TtestResult(statistic=np.float64(23.25392442915641), pvalue=np.float64(1.223170419256714e-63), df=np.float64(242.14429956468885))

bossanova¶

m_welch = model("body_mass_g ~ species", df).fit().infer(errors="unequal_var")

m_welch.params[1].select("term", "statistic", "df", "p_value")

The fractional df (instead of the integer $n - p$ ) confirms the Welch-Satterthwaite adjustment is active.

bn_t_w = float(m_welch.params["statistic"][1])
bn_df_w = float(m_welch.params["df"][1])
assert np.isclose(abs(bn_t_w), abs(scipy_welch.statistic), rtol=1e-3), f"t mismatch: {bn_t_w} vs {scipy_welch.statistic}"
assert np.isclose(bn_df_w, scipy_welch.df, rtol=1e-3), f"df mismatch: {bn_df_w} vs {scipy_welch.df}"

This works with covariates too—no classical test equivalent:

m_cov = model("body_mass_g ~ species + flipper_length_mm", penguins).fit().infer(
    errors="unequal_var"
)

m_cov.params.select("term", "estimate", "df", "p_value")

Heteroscedasticity-Consistent Errors¶

When you suspect non-constant variance but don’t know its form, use errors="hetero". This applies a sandwich (HC3) variance estimator that gives valid standard errors regardless of the variance structure:

\text{Var}(\hat{\beta}) = (\mathbf{X}'\mathbf{X})^{-1} \mathbf{X}' \boldsymbol{\Omega} \mathbf{X} (\mathbf{X}'\mathbf{X})^{-1}

(3)

where $\boldsymbol{\Omega} = \text{diag}(\hat{e}_i^2 / (1-h_{ii})^2)$ with $h_{ii}$ being leverage.

df_reg = penguins.select("body_mass_g", "flipper_length_mm")

# Standard (assumes equal variance)
m_iid = model("body_mass_g ~ flipper_length_mm", df_reg).fit().infer(errors="iid")
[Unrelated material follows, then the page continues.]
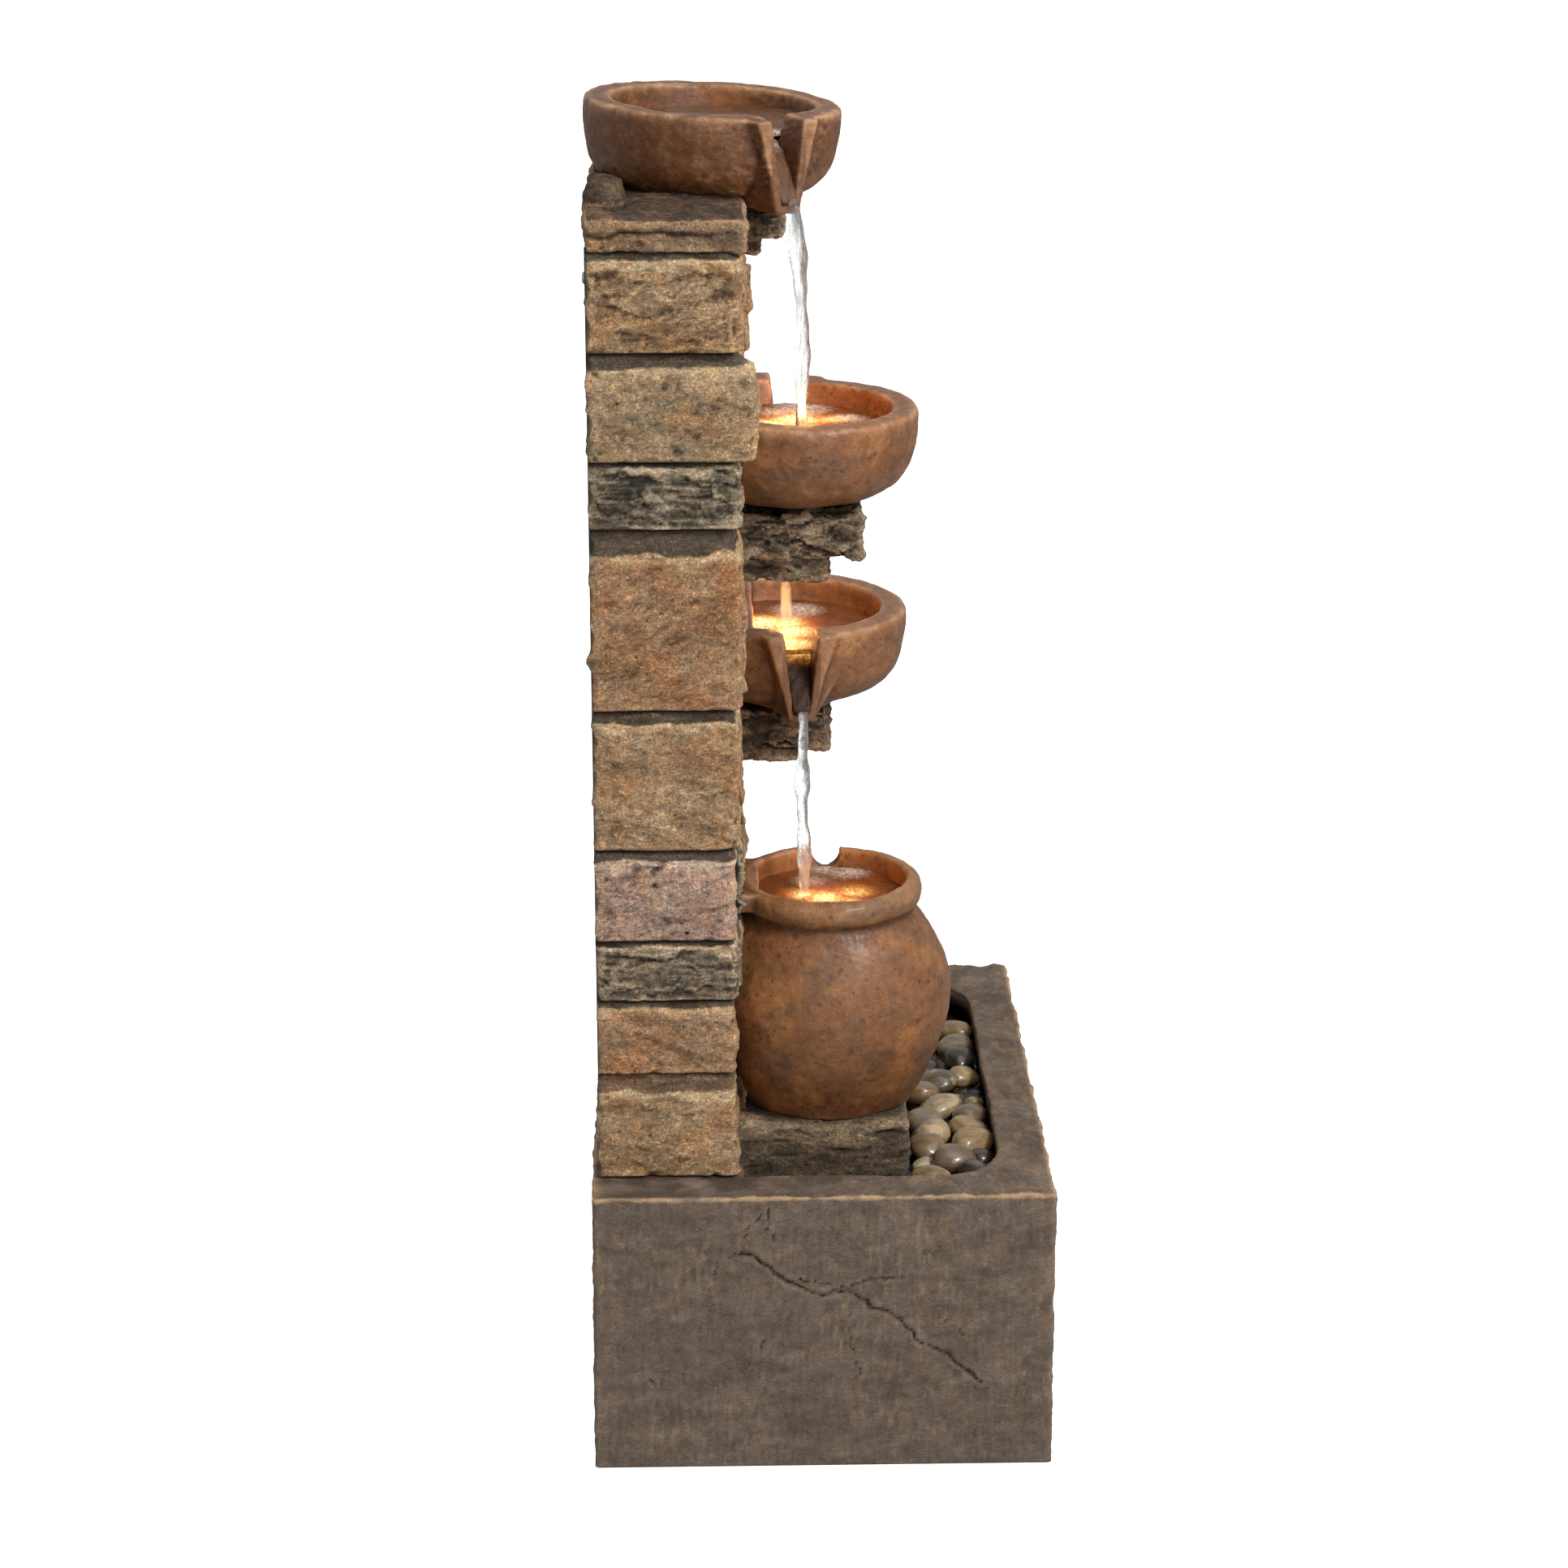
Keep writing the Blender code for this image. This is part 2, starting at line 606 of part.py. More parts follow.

# Heteroscedasticity-consistent
m_hetero = model("body_mass_g ~ flipper_length_mm", df_reg).fit().infer(errors="hetero")

pl.DataFrame({
    "errors": ["iid", "hetero"],
    "slope_se": [
        float(m_iid.params["se"][1]),
        float(m_hetero.params["se"][1])
    ],
    "slope_p": [
        float(m_iid.params["p_value"][1]),
        float(m_hetero.params["p_value"][1])
    ]
})

When the equal-variance assumption holds, both methods give similar SEs. When it doesn’t, the "hetero" SEs are more trustworthy.